> **What needs to be done**: Your task is to retype each line of the data below exactly.

((

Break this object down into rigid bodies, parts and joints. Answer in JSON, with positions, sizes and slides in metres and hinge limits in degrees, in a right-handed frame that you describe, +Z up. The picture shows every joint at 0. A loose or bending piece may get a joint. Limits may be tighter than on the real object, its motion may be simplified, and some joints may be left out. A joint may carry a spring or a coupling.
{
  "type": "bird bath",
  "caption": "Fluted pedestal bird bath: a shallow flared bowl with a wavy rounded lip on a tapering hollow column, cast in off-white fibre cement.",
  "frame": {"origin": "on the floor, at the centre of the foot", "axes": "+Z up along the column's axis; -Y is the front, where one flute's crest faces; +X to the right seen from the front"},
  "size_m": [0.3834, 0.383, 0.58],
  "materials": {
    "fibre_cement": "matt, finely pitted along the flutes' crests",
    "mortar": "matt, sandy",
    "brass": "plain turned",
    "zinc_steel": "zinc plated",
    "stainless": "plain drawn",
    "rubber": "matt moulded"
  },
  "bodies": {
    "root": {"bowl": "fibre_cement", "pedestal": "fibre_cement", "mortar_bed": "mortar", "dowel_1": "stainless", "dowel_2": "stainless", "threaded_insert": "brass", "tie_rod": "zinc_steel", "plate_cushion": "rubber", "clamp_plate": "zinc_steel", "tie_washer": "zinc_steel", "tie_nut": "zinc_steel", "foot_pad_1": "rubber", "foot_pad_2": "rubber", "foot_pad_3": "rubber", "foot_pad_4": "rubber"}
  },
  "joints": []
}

))

> **Exercise result**:
Break this object down into rigid bodies, parts and joints. Answer in JSON, with positions, sizes and slides in metres and hinge limits in degrees, in a right-handed frame that you describe, +Z up. The picture shows every joint at 0. A loose or bending piece may get a joint. Limits may be tighter than on the real object, its motion may be simplified, and some joints may be left out. A joint may carry a spring or a coupling.
{
  "type": "bird bath",
  "caption": "Fluted pedestal bird bath: a shallow flared bowl with a wavy rounded lip on a tapering hollow column, cast in off-white fibre cement.",
  "frame": {"origin": "on the floor, at the centre of the foot", "axes": "+Z up along the column's axis; -Y is the front, where one flute's crest faces; +X to the right seen from the front"},
  "size_m": [0.3834, 0.383, 0.58],
  "materials": {
    "fibre_cement": "matt, finely pitted along the flutes' crests",
    "mortar": "matt, sandy",
    "brass": "plain turned",
    "zinc_steel": "zinc plated",
    "stainless": "plain drawn",
    "rubber": "matt moulded"
  },
  "bodies": {
    "root": {"bowl": "fibre_cement", "pedestal": "fibre_cement", "mortar_bed": "mortar", "dowel_1": "stainless", "dowel_2": "stainless", "threaded_insert": "brass", "tie_rod": "zinc_steel", "plate_cushion": "rubber", "clamp_plate": "zinc_steel", "tie_washer": "zinc_steel", "tie_nut": "zinc_steel", "foot_pad_1": "rubber", "foot_pad_2": "rubber", "foot_pad_3": "rubber", "foot_pad_4": "rubber"}
  },
  "joints": []
}